Input material:
━━━━━━━━━━━━━━━━
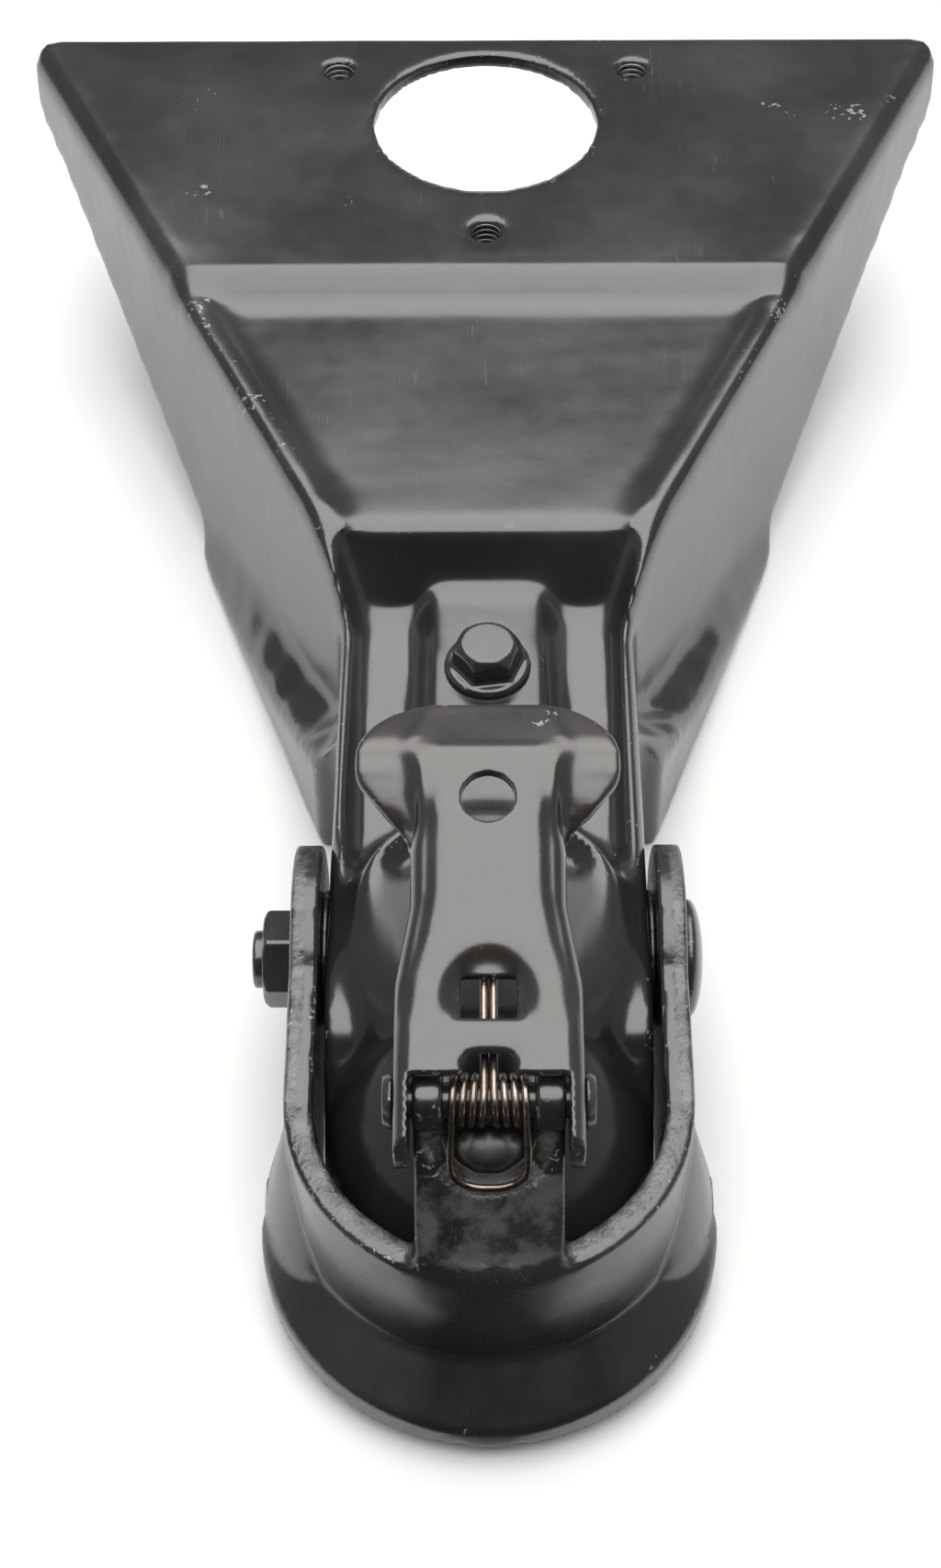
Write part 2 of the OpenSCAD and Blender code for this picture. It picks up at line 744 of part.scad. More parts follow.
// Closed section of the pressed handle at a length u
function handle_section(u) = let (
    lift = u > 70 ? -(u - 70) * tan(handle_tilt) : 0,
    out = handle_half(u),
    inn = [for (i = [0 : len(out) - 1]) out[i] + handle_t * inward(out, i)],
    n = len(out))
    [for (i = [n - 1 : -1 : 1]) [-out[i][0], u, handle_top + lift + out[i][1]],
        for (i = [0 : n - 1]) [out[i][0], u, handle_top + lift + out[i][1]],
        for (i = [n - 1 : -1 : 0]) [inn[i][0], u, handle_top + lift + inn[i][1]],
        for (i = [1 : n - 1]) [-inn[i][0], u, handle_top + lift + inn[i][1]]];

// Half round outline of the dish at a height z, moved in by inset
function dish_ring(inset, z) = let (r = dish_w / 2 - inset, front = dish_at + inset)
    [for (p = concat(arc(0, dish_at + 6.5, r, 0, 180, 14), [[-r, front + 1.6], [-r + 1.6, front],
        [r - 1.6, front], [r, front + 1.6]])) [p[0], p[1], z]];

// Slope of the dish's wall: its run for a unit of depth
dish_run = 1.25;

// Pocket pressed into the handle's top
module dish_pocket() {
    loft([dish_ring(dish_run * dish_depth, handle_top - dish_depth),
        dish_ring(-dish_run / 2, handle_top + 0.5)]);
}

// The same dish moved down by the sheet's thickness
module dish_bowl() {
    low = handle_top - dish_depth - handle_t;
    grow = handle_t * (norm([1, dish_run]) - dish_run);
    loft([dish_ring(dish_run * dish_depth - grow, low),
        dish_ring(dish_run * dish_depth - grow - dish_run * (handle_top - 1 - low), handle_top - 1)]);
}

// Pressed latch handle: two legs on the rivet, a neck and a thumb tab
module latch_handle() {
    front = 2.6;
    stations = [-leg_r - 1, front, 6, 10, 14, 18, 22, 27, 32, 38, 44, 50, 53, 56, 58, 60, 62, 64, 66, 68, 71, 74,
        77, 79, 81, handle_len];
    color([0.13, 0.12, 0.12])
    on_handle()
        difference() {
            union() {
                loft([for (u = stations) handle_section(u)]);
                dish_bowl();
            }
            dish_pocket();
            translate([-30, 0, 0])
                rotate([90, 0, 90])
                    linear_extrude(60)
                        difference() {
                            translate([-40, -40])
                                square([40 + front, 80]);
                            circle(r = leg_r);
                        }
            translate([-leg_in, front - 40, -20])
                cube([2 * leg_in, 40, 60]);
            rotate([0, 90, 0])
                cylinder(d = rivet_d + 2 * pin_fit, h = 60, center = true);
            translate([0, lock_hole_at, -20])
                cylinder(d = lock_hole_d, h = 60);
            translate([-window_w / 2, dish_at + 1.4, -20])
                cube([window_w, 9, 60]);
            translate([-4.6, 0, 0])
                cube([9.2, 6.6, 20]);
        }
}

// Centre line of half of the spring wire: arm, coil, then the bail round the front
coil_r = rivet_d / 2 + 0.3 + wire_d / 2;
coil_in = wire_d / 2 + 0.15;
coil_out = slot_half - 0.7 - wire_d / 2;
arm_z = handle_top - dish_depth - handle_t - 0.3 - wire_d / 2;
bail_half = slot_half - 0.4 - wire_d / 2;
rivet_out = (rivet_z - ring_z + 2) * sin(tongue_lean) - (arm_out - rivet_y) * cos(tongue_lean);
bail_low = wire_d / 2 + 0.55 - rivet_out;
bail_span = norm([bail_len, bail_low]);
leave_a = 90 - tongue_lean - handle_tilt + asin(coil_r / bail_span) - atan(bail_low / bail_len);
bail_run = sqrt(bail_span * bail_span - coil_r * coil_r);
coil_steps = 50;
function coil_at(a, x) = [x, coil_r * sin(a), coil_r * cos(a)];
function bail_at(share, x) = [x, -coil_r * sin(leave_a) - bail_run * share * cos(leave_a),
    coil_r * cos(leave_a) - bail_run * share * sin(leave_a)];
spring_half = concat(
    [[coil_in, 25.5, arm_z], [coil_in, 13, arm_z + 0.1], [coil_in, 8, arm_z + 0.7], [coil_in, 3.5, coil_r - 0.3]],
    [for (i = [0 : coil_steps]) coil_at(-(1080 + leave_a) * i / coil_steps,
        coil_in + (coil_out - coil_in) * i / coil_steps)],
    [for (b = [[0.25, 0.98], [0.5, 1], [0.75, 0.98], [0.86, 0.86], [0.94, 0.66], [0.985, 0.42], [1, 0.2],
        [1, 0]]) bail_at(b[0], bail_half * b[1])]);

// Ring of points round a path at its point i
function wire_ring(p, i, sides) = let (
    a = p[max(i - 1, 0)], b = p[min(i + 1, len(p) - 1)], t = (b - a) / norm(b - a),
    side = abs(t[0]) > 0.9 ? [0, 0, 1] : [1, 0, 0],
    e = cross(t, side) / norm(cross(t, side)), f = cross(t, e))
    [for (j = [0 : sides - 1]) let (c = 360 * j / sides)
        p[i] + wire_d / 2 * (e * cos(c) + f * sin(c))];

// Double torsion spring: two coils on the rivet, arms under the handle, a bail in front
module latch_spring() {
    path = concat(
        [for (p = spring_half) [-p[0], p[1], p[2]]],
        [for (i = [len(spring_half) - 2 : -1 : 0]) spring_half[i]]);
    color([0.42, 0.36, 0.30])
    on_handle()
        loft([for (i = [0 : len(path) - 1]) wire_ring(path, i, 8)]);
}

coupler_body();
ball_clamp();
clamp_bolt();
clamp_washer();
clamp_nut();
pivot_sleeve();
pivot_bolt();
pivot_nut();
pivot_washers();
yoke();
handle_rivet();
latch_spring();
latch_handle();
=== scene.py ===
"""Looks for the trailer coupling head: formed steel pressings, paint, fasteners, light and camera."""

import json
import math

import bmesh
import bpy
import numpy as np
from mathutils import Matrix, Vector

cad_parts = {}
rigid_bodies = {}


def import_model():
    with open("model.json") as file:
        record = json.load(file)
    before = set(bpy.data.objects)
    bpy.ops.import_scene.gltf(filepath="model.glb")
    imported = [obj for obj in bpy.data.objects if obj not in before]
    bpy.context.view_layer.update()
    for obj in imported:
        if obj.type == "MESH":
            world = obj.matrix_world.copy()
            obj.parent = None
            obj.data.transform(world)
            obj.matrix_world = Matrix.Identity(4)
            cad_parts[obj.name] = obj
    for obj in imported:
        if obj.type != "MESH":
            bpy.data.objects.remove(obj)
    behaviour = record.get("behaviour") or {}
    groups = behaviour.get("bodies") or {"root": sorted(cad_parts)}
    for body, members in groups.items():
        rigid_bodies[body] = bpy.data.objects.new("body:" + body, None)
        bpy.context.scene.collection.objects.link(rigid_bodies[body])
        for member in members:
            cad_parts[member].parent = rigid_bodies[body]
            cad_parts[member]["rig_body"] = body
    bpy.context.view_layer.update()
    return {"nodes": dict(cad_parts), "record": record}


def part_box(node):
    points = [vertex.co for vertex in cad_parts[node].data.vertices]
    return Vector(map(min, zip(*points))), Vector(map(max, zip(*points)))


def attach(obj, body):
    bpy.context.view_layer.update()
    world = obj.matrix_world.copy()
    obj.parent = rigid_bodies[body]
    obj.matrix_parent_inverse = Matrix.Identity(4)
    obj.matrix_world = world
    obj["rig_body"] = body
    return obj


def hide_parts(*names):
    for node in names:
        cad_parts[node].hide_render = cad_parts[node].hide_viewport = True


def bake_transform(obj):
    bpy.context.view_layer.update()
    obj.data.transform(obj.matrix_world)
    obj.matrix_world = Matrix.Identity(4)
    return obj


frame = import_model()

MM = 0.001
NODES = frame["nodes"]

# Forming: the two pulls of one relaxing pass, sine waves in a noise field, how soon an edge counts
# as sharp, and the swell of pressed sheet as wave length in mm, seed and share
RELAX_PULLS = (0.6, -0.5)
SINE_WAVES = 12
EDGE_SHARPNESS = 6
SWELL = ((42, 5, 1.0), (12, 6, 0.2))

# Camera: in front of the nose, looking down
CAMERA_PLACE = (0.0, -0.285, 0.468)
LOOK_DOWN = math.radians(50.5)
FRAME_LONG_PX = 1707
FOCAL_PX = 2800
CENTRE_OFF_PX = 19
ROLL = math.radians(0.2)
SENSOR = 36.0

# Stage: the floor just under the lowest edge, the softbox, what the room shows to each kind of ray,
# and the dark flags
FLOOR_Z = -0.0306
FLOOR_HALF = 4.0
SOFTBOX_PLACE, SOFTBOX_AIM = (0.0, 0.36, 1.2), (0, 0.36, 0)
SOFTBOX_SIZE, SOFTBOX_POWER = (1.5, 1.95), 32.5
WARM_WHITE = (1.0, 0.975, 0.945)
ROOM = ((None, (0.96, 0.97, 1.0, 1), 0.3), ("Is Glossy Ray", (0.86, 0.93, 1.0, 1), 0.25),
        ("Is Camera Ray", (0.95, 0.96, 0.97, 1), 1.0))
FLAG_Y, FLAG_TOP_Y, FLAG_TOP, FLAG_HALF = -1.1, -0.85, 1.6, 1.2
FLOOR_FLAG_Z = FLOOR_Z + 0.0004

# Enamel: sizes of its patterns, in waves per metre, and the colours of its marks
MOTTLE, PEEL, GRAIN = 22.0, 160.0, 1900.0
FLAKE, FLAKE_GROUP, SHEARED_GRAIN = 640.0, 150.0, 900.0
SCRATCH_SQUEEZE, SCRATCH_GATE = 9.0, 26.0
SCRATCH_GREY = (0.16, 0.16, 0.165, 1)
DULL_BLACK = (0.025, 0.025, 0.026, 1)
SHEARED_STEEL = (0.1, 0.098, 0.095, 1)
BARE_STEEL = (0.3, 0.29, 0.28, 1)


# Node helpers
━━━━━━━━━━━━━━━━
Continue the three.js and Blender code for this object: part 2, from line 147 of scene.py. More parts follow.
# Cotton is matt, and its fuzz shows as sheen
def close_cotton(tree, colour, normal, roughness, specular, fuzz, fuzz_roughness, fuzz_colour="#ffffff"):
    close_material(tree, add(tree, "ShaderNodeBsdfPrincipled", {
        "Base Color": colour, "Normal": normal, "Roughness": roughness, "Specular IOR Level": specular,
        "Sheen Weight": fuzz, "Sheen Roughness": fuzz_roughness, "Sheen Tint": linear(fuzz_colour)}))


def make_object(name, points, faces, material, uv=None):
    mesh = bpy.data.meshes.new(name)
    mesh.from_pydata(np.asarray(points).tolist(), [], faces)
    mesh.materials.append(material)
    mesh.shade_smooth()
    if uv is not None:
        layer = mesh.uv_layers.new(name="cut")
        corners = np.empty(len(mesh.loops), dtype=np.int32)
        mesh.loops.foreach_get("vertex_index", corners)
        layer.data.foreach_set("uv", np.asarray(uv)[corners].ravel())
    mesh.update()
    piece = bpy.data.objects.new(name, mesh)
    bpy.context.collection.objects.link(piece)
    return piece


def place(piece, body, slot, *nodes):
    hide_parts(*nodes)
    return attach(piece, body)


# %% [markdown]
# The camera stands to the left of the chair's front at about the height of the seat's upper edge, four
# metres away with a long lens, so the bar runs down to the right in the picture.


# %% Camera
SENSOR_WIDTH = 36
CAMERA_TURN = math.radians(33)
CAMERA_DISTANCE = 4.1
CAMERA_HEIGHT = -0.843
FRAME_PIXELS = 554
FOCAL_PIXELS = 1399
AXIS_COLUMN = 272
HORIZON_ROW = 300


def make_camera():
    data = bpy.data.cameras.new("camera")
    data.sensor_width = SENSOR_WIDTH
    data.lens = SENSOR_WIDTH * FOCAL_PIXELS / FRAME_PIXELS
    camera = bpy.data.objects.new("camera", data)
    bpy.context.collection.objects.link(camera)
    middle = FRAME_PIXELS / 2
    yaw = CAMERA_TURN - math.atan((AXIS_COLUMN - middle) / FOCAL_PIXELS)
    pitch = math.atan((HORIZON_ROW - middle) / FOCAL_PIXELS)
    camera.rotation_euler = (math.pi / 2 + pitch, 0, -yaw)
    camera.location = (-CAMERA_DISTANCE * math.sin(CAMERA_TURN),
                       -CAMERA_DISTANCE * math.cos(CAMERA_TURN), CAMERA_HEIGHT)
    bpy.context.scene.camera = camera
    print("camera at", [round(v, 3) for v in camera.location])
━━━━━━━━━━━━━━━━
Among the entries above, identify all lines with "attach" and copy them.

Result below:
def attach(obj, body):
    return attach(piece, body)